Eine zweite: Ich summe (gedanklich oder halt zumindest leise) ein Lied vor mich hin, dass ich mag. Im Moment mein Favorit: Narcotic von Liquido. Das transportiert so wunderbar die Wahrheit, dass das Leben weitergeht, was auch passiert. (außer natürlich man stirbt.... ;-))

Nochmals kurz zu meiner Behauptung, dass es die "fast Besten" besser haben: Vielleicht ist das auch nur ein Produkt des Phänomens, dass so ziemlich jeder manchmal genau das gerne hätte, was er nicht haben kann, auch wenn es eine Person, die es hat, es genau umgekehrt sieht. (Bsp: Leute mit lockigem Haar hätten (manchmal) lieber gerades, und umgekehrt.) Allerdings sind dies die Vorteile, die ich bei ihnen sehe: Niemand bemerkt es, wenn sie mal etwas weniger gut waren als normalerweise, wenn sie es nicht erzählen.
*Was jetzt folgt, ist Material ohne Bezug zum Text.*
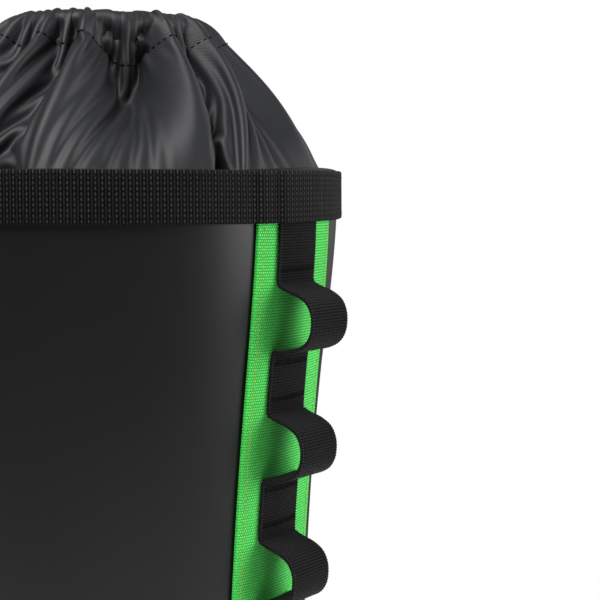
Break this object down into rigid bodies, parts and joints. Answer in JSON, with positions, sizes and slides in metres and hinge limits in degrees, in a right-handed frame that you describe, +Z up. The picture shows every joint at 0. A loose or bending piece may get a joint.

Dagegen gibt es viele Lehrer, die bevorzugt dann bekanntgeben, welche Schüler die besten Noten geschrieben haben, wenn es mal andere gewesen sind. Ich selbst finde es eigentlich nie gut, wenn der Lehrer irgendwelche Noten laut sagt, vor allem auch, da es sehr schwierig ist, als "Streber" angemessen zu reagieren, wenn man wieder genannt wird. Ich finde es dann viel zu schwierig, weder alle zu nerven, indem man die Note voll feiert, noch den anderen das Gefühl zu geben, solche Noten seien für einen selbstverständlich, indem man zu wenig Freude zeigt.

Gerade habe ich etwas Angst, dass das jetzt viel zu weinerlich tönt, dass ich denn Eindruck erwecke, einfach mit nix zufrieden sein zu können. Ich hoffe, dass ihr seht, was für einen "Preis" ich dafür zahle: Ich denke nämlich eigentlich auch, dass ich glücklicher sein sollte, aber ich muss mich meistens dazu zwingen, und dass ist echt scheiße :-(.